As we began to explore his current thoughts and approaches to leadership and surface areas for development, he appeared to become less engaged. His responses to my open questions became less detailed and thoughtful, and he seemed to be retreating from contact with me and the coaching process. It is significant that, in spite of noticing this, I found myself unable to think about what this might be saying about our relationship, and became more and more preoccupied with coming up with the goods, and with feeling responsible for finding a way to engage him. Yet, the harder I tried, the more distant and disconnected he became. I was feeling increasingly anxious and had started doubting myself and my ability to be of use to him.
In one session where I experienced him as particularly taciturn, I found myself working extremely hard, thinking about all the different leadership models I had come across, and feeling quite frantic as I trotted out more and more perspectives in the hope of coming up with something that might prove to be of interest. Eventually, I started to feel irritated with him and made a confronting and rather punitive interpretation that he was overwhelmed with the enormity of his challenges, and might be disengaging as a way of managing his anxiety.
He looked at me with fury in his eyes and said with disdain: “Oh that’s what’s happening is it?”!

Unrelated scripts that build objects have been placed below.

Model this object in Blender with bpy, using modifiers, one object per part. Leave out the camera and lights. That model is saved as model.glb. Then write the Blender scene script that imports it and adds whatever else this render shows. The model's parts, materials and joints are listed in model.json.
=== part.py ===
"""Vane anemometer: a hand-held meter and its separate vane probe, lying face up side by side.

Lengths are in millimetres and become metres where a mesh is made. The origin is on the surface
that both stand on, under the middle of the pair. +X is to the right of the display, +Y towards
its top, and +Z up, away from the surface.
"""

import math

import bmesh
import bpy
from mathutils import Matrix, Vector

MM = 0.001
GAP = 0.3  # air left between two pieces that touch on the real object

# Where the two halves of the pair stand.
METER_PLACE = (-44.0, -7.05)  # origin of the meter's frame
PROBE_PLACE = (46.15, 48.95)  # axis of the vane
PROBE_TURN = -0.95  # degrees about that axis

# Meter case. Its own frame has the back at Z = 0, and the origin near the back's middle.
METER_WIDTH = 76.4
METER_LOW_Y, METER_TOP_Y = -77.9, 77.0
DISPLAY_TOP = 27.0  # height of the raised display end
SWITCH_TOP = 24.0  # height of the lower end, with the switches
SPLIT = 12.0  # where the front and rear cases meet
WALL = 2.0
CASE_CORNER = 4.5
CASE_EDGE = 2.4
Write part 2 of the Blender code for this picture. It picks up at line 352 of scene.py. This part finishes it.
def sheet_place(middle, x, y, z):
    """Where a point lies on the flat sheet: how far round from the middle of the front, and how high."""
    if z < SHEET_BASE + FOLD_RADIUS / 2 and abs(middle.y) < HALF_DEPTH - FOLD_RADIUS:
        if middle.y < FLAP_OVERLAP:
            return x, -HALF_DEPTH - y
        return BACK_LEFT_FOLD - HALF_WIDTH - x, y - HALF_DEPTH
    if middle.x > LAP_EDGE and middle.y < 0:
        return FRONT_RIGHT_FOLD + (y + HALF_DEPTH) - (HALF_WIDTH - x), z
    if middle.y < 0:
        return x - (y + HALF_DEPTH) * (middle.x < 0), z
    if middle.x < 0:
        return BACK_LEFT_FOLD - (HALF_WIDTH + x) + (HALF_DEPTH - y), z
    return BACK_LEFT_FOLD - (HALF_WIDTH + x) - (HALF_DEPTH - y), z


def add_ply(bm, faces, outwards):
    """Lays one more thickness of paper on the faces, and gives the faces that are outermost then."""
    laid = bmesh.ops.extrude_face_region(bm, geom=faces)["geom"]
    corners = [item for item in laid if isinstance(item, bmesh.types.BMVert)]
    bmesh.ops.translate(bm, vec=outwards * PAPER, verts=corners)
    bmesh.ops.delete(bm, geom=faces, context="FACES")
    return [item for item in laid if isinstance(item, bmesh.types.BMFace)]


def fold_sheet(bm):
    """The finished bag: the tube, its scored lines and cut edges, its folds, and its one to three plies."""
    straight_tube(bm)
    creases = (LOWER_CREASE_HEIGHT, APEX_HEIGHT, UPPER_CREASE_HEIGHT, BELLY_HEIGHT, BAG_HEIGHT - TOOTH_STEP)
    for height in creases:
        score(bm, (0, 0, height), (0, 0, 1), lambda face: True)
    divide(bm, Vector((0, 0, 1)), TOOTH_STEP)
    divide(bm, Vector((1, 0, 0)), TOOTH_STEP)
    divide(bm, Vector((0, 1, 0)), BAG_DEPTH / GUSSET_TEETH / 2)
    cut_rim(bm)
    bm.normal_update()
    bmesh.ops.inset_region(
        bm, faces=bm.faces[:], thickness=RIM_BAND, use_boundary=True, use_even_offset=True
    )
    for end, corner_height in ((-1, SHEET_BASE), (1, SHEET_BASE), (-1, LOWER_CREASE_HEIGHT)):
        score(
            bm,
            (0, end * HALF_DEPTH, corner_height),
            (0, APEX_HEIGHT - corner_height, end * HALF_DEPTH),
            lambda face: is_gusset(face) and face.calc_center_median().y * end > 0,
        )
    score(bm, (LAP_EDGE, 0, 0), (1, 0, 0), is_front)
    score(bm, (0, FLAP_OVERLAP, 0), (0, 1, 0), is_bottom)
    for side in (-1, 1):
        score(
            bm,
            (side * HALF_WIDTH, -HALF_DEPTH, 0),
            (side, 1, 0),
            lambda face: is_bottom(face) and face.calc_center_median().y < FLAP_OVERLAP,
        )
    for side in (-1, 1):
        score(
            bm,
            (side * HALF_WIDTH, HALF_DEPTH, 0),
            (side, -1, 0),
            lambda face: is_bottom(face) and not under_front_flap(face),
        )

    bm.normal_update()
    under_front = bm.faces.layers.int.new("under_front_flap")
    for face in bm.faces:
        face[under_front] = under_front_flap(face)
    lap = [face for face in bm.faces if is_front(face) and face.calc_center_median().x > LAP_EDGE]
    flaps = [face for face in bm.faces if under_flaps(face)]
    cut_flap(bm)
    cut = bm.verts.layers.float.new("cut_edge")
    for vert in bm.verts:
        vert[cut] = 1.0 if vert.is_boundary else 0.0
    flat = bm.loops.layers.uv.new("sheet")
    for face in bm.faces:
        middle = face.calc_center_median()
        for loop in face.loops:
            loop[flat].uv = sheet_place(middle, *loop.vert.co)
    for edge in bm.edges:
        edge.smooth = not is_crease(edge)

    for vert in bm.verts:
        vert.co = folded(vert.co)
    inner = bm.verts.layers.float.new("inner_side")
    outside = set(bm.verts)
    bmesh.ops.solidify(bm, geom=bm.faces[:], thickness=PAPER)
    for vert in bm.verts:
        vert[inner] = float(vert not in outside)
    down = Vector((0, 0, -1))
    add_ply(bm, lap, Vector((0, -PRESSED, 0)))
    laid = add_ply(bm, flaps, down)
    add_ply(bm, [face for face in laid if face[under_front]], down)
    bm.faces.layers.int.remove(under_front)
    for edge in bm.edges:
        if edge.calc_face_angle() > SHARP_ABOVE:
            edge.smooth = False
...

This pulled me up short. In what felt like a split second, I realised the extent to which I had missed attending to the quality of our relationship and had failed to name what I was experiencing. I realised that, given my own vulnerability and need to feel good and competent, I had, myself, moved further away from him and an interest in his experience. My comment about his disengagement was infused with this need to save face and also, undoubtedly, a projection of my own withdrawal from relationship! I also remembered that earlier he had mentioned an experience of a coach that had not gone well for him. He described how she had insisted on telling him what he needed to do and how he had felt de-skilled in the process.

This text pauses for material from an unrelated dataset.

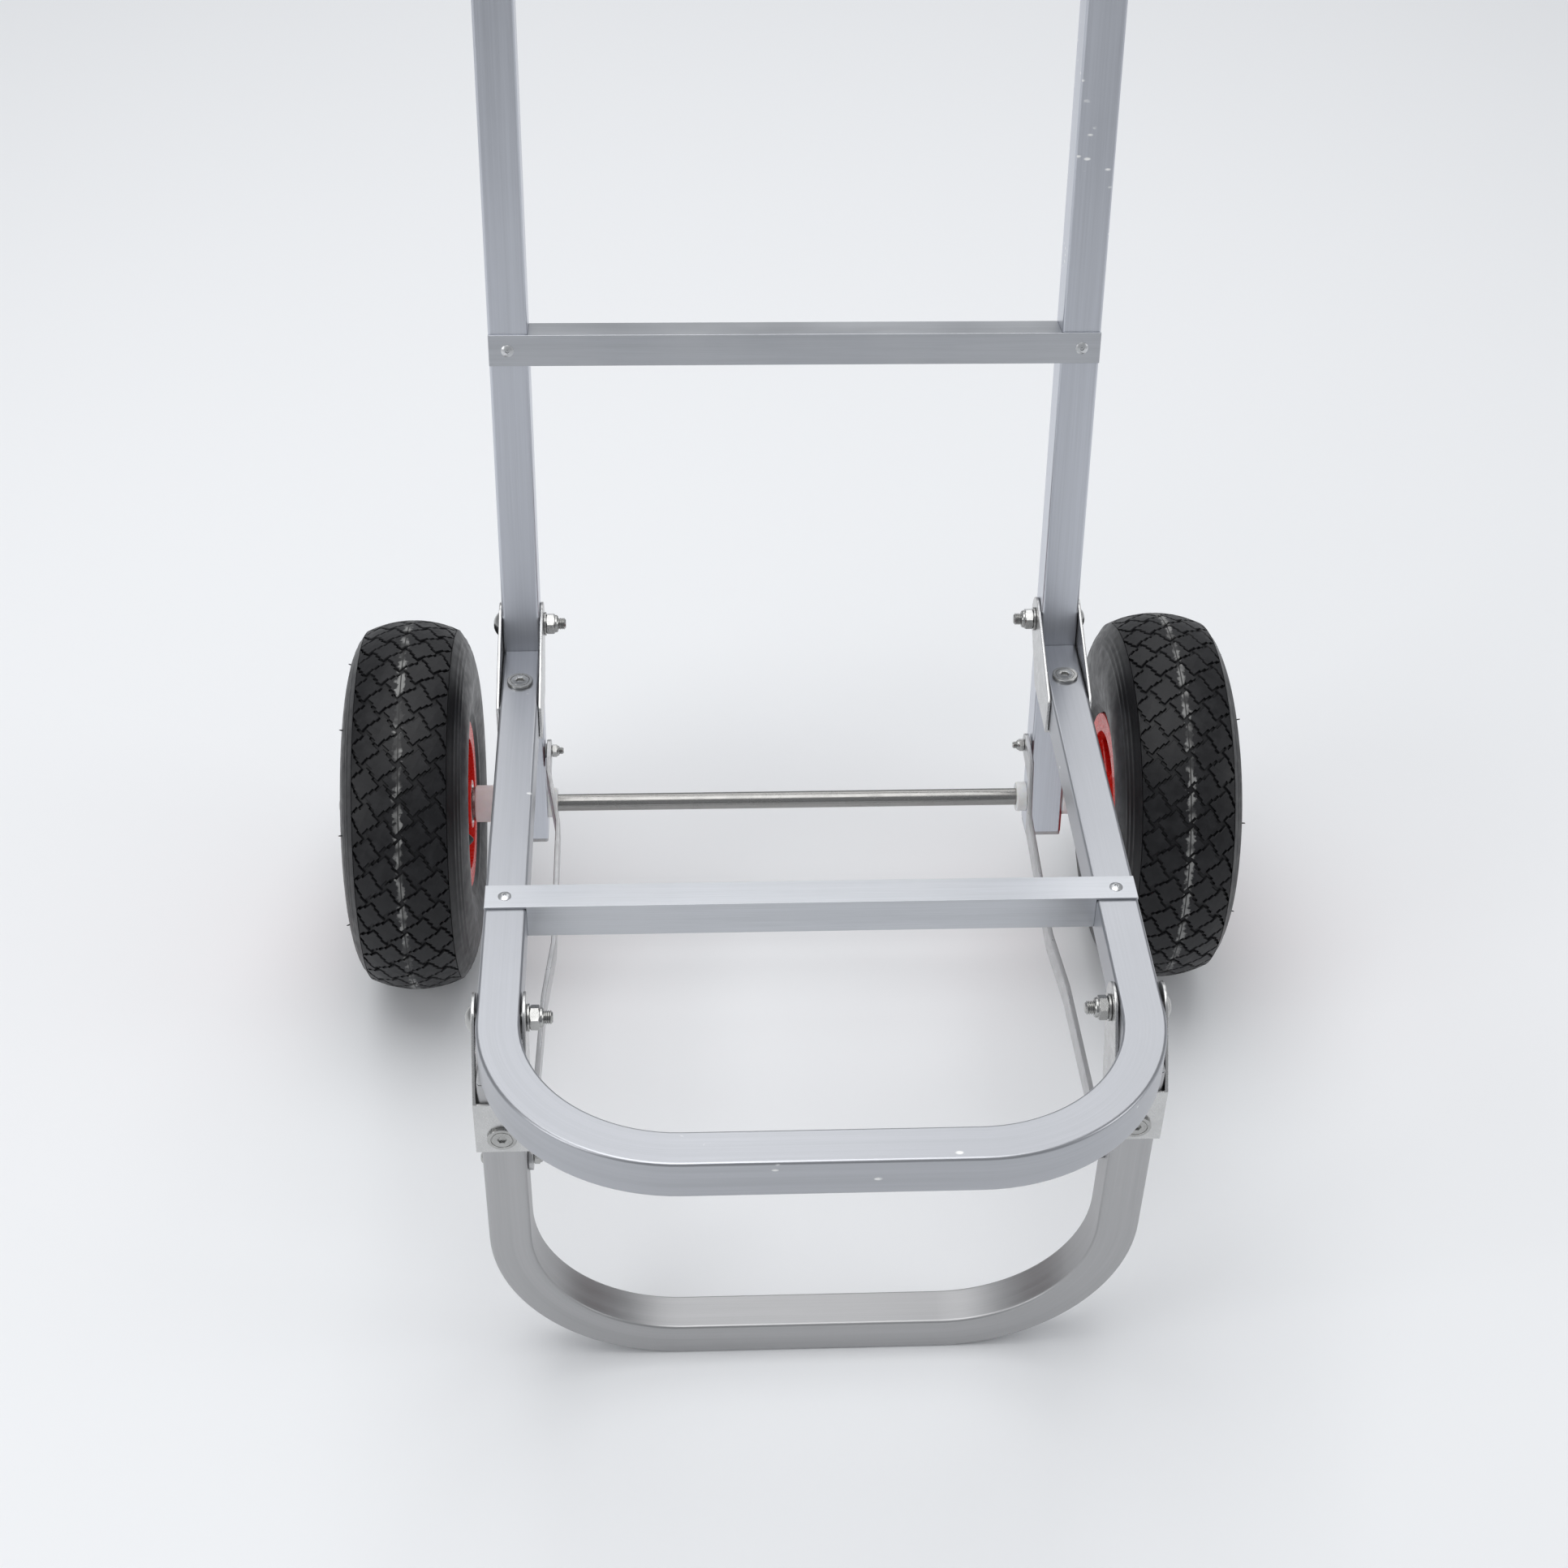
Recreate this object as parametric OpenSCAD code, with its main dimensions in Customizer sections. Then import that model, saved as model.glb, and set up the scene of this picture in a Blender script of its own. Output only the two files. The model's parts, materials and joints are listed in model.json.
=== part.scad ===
// Folding hand truck of bent square aluminium tube.
// A U-shaped platform and a U-shaped leg fold up against the handle; two flat struts keep the leg
// upright, so uprights, struts, platform and leg make a parallelogram on each side.
// X runs across the truck, Y points to the back, Z up. The floor is Z = 0.

/* [Tube] */
// Outer side of the square frame tube
tube = 25; // [20:1:30]
// Wall thickness of the frame tube
tube_wall = 1.5; // [1:0.1:2.5]
// Outer corner radius of the frame tube
tube_corner = 2; // [1.6:0.1:4]
// Overall width of all three bent frames
frame_width = 390; // [360:5:430]
// Radius of the frame bends, on the tube's centreline
bend_radius = 102.5; // [80:2.5:120]

/* [Handle] */
// Lean of the uprights back from vertical, degrees
lean = 10.1; // [8:0.1:12]
// Length of the uprights above the platform
upright_above = 855; // [600:5:1000]
// Length of the uprights below the platform
upright_below = 150; // [145:1:160]
// Height of the handle crossbar's middle above the platform, along the uprights
handle_bar_at = 214.5; // [150:0.5:400]
// Height of a crossbar's face
bar_height = 20.5; // [18:0.5:24]
// Depth of a crossbar, front to back
bar_depth = 22.5; // [18:0.5:24]
// Wall thickness of a crossbar
bar_wall = 1.5; // [1:0.1:2]

/* [Platform] */
// Length of the platform from the uprights to its front
platform_length = 479; // [440:1:520]
// Rise of the platform towards its front, degrees
rise = 3.2; // [2:0.1:5]
// Height of the platform's top at the uprights
platform_height = 258.3; // [255:0.1:262]
// Distance of the platform crossbar's middle from the uprights
platform_bar_at = 259.3; // [240:0.1:270]

/* [Hinges] */
// Height of the folding bolt above the platform, along the uprights
fold_pin_at = 14; // [13:0.5:16]
// Distance of the leg bolt from the uprights, along the platform
leg_pin_at = 350; // [345:1:354]
// Gap between the leg bolt and the leg tube's middle, front to back
leg_offset = 25.5; // [25:0.1:27]
// Distance from a hinge bolt down to the strut's bolt
strut_drop = 94.5; // [90:0.5:97]
// Distance from a hinge bolt forward to the strut's bolt
strut_forward = 21.5; // [20:0.5:23]
// Thickness of the bracket sheet
sheet = 2; // [1.5:0.1:2.5]
// Radius of a bracket ear around its bolt
ear_radius = 15; // [13:0.5:16]
// Length of a platform bracket's web
web_length = 55; // [50:1:60]
// Length of a leg bracket's web
leg_web_length = 40; // [36:1:50]

/* [Struts] */
// Width of the strut bar
strut_width = 16; // [14:0.5:17]
// Thickness of the strut bar
strut_thick = 3; // [2:0.5:3.5]

/* [Wheels] */
// Outer diameter of the tyre
tyre_diameter = 260; // [250:1:270]
// Width of the tyre
tyre_width = 85; // [80:1:88]
// Distance of a wheel's middle from the truck's middle
wheel_at = 262; // [258:1:270]
// Diameter of the axle
axle_diameter = 12; // [10:0.5:13]

/* [Hidden] */
$fn = 64;
tiny = 0.01;

side = [-1, 1];                          // left, right
gap = 0.3;                               // clearance between faces that move past each other
pin_play = 0.05;                         // radial clearance of a turning bolt in its hole
ear_bite = 0.1;                          // how far an ear's straight edges run inside its round end
rail_x = frame_width / 2 - tube / 2;     // middle of a frame's side tube

// The seam is where the uprights' front face meets the platform's top. The axle lies at Y = 0.
axle_z = tyre_diameter / 2;
axle_along = -(platform_height - axle_z) / cos(lean);
axle_off = tube / 2 + 0.3;
seam_y = -axle_along * sin(lean) - axle_off / cos(lean);
seam_z = platform_height;

// Turn a place in the uprights' or the platform's own axes into Y and Z of the truck
function on_upright(along, back) =
    [seam_y + along * sin(lean) + back * cos(lean), seam_z + along * cos(lean) - back * sin(lean)];
function on_platform(forward, up) =
    [seam_y - forward * cos(rise) + up * sin(rise), seam_z + forward * sin(rise) + up * cos(rise)];

fold_pin = on_upright(fold_pin_at, tube / 2);
leg_pin = on_platform(leg_pin_at, -tube / 2);
strut_shift = [-strut_forward, -strut_drop];
strut_rear = fold_pin + strut_shift;
strut_front = leg_pin + strut_shift;
leg_y = leg_pin[0] - leg_offset;         // middle of the leg tube
leg_end_drop = 15;                       // leg bolt down to the end of the leg tubes
leg_top = leg_pin[1] - leg_end_drop;

// The origin is on the floor in the middle of the truck's box
function tube_reach(turn) = (tube / 2 - tube_corner) * (cos(turn) + sin(turn)) + tube_corner;
front_most = on_platform(platform_length - tube / 2, -tube / 2)[0] - tube_reach(rise);
rear_most = on_upright(upright_above - tube / 2, tube / 2)[0] + tube_reach(lean);
origin_y = -(front_most + rear_most) / 2;

m8 = 8;
m8_head = 17;
m8_head_height = 4.5;
m8_nut_flats = 13;
m8_nut_height = 8;
m8_flat_head = 2;
m8_past_sheet = 9;                       // how far a bracket bolt stands past the sheet
hinge_past_ears = 14.5;                  // how far a hinge bolt stands past its ears
hinge_washer = 1.4;
hinge_washer_d = 16;
m5 = 5;
m5_head = 9;
m5_nut_flats = 8;
m5_nut_height = 5;
m6 = 6;
m6_head = 10;
m6_nut_flats = 10;
m6_nut_height = 6;
rivet_d = 4;
rivet_head_d = 8;
rivet_length = 8;
rivet_x = rail_x + 0.5;
plug_fit = 0.6;                          // how much smaller than the tube a plug's lid is
plug_depth = 8;
upright_lid = 3;
leg_lid = 1.5;
leg_ear_gap = 0.9;                       // the leg's ears also clear the start of the platform's bends
function ear_in(ear_gap) = frame_width / 2 - tube - ear_gap - sheet;   // inner face of the inner ear
function ear_out(ear_gap) = frame_width / 2 + ear_gap + sheet;         // outer face of the outer ear

bush_d = 16;
bush_flange_d = 21;
bush_flange = 7;
spacer_d = 26;
axle_washer = 2;
axle_washer_d = 24;
axle_past_wheel = 51;                    // wheel's middle to the axle's end
cap_d = 20;
cap_dome = 4;                            // height of a cap's domed end
cap_dome_r = 10.25;
hub_inner = 39;                          // wheel's middle to the hub's inner end
hub_outer = 39;                          // wheel's middle to the hub's outer end
spacer_end = wheel_at - hub_inner - axle_washer - gap;
outer_washer = wheel_at + hub_outer + gap;
cap_at = outer_washer + axle_washer;
axle_end = wheel_at + axle_past_wheel;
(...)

I looked at him with mock seriousness and exaggerated gravitas in response to his question. “Believe me,” I intoned firmly, “I am your coach!”
He looked confused for a moment; then broke into a smile, which built into a deep belly laugh, which I also joined in with. In that moment it felt as if a barrier had dissolved between us and we could share in my self-deprecation and the intended irony of my comment. This moment of humour relaxed something in the field of our relationship, and we were soon talking about how we had perhaps not got off to a very good start. I owned the part I had played in getting busy, and perhaps being over-zealous in my interventions. He was generous enough to disclose that his experience of the other coach had made him suspicious of me and reluctant to fully engage.
This example illustrates the often subtle, yet powerful, unconscious ways in which coaches and coachees can configure the relational field. Mike’s experience of his previous coach was in the field at the start. I failed to register the possible significance of this, suggesting that something of my own performance anxiety about doing a good job had reduced my capacity to reflect on information that implied the early stages of our contracting might need to be handled with particular care. Given my own levels of anxiety at not being “effective”, I was unable to think about Mike’s reluctance to engage and resorted to getting busier and busier, becoming, I imagined, a version of the previous coach. I shared this thought with Mike who agreed I had at times “spookily” resembled her. Out of conscious awareness, both Mike and I had conspired to re-enact something of his earlier coaching relationship. By being willing to turn our attention to the quality of our relating (and how we had missed one another!), we were able to create a new and novel encounter that eventually yielded much learning for both of us.
As coaches we can over-identify with the ideals of our profession such as being able to manage our feelings and be capable of the perfect intervention at all times. A relational perspective allows us to consider that when we fail in some way, it may not simply be as a result of our own limitations (although we need to monitor this as part of our ongoing development), but a manifestation of an aspect of the relationship with our clients.
This case study is extracted from Shame in the coaching relationship: reflections on organisational vulnerability, by Simon Cavicchia.
Book now for the session …
The relational turn
20th September 2016, 6.30pm to 8.30pm
Space in Marylebone, 10 Daventry Street, London NW1 5NX
Members £30; Non-members £35.
Image courtesy Jeremy Brooks.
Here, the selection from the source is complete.